The artistic perspective on the Rhine is at least as interesting as considerations on its function as a transport route. "The river has always been a conveyor of goods and ideas," says curator Marie Louise Gräfin von Plessen.
The exhibition jointly held at the Bundeskunsthalle and the Landesmuseum in Bonn is divided into 12 different chapters.
The different roles of the Romantic Rhine
The centuries of work it took to allow navigation on those waters is one of the topics explored in the show.
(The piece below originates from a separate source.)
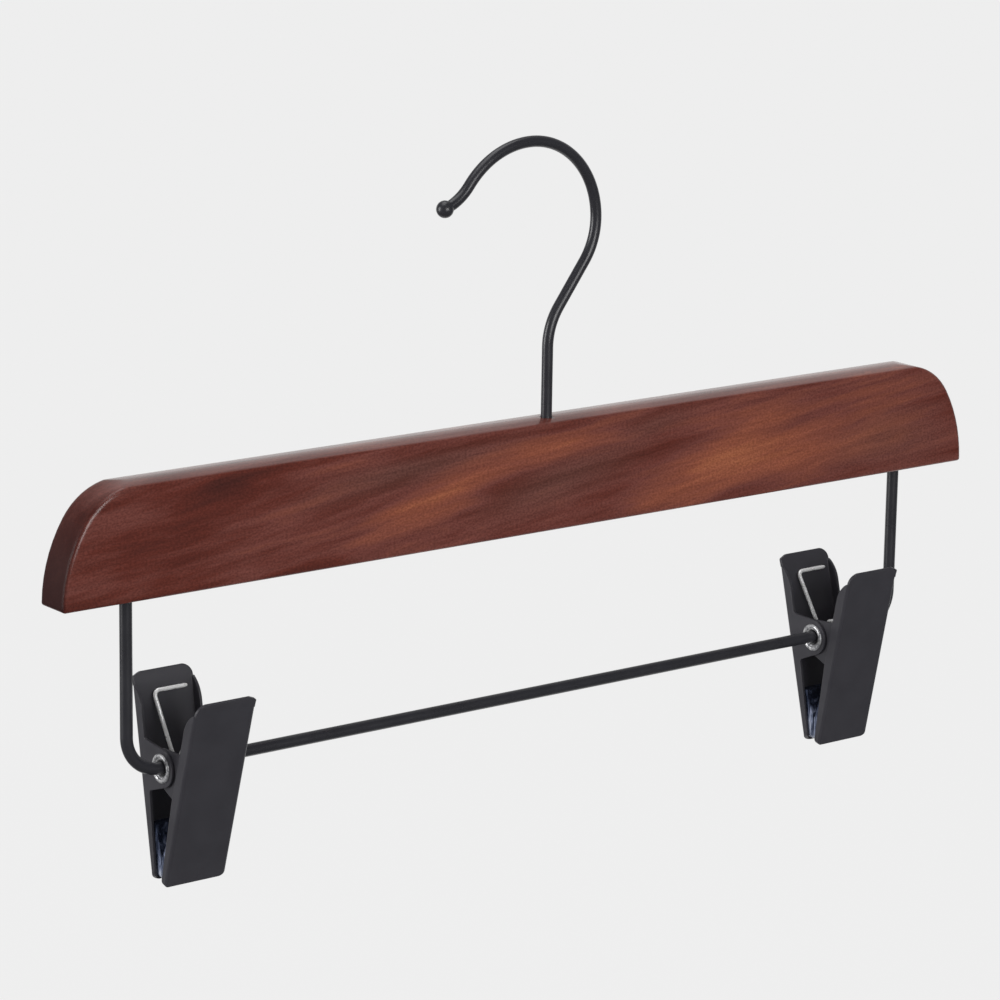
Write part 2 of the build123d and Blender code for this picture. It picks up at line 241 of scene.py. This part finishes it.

Another section focuses on the important houses of worship and pilgrimage sites set up along the river between Chur in Switzerland, Cologne in Germany and Utrecht in Holland.
The Rhine also served as a military border, for example for the Romans, or between France and Germany after the Peace of Westphalia in 1648.
It tells the story of industrialization in Central Europe as well.
Romanticism in the 19th century led many painters, poets and singers to celebrate the beauty of the Rhine valley - and attracted many tourists.
"We want to focus on the transnational history of Europe," explains exhibition organizer Plessen. Demonstrating this idea very well, the show concludes with pictures of the Europort in Rotterdam, the major port where mountains of colored containers pile up: "Here the Rhine becomes global; the exhibition reaches present day here."